Exercise requirements
All of the material below is to be retyped exactly.
* START *
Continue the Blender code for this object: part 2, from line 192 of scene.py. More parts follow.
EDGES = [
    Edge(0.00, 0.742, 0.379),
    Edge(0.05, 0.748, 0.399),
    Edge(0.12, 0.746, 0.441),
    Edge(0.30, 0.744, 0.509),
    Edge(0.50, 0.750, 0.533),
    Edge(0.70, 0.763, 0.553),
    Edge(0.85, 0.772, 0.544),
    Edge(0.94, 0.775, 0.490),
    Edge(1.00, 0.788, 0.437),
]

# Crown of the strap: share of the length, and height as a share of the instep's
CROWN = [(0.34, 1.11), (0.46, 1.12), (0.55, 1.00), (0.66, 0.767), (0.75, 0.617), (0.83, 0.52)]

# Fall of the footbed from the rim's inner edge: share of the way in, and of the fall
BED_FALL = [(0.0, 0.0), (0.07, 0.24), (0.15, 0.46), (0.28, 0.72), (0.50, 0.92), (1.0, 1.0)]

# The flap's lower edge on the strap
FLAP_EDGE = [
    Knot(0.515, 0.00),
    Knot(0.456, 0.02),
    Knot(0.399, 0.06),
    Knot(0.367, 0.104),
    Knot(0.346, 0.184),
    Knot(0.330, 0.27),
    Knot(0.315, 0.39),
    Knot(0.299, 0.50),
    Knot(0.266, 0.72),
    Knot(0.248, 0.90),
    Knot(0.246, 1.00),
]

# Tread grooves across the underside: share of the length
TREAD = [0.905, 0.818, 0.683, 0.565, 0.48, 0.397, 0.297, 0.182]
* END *
Result of the task
Continue the Blender code for this object: part 2, from line 192 of scene.py. More parts follow.
EDGES = [
    Edge(0.00, 0.742, 0.379),
    Edge(0.05, 0.748, 0.399),
    Edge(0.12, 0.746, 0.441),
    Edge(0.30, 0.744, 0.509),
    Edge(0.50, 0.750, 0.533),
    Edge(0.70, 0.763, 0.553),
    Edge(0.85, 0.772, 0.544),
    Edge(0.94, 0.775, 0.490),
    Edge(1.00, 0.788, 0.437),
]

# Crown of the strap: share of the length, and height as a share of the instep's
CROWN = [(0.34, 1.11), (0.46, 1.12), (0.55, 1.00), (0.66, 0.767), (0.75, 0.617), (0.83, 0.52)]

# Fall of the footbed from the rim's inner edge: share of the way in, and of the fall
BED_FALL = [(0.0, 0.0), (0.07, 0.24), (0.15, 0.46), (0.28, 0.72), (0.50, 0.92), (1.0, 1.0)]

# The flap's lower edge on the strap
FLAP_EDGE = [
    Knot(0.515, 0.00),
    Knot(0.456, 0.02),
    Knot(0.399, 0.06),
    Knot(0.367, 0.104),
    Knot(0.346, 0.184),
    Knot(0.330, 0.27),
    Knot(0.315, 0.39),
    Knot(0.299, 0.50),
    Knot(0.266, 0.72),
    Knot(0.248, 0.90),
    Knot(0.246, 1.00),
]

# Tread grooves across the underside: share of the length
TREAD = [0.905, 0.818, 0.683, 0.565, 0.48, 0.397, 0.297, 0.182]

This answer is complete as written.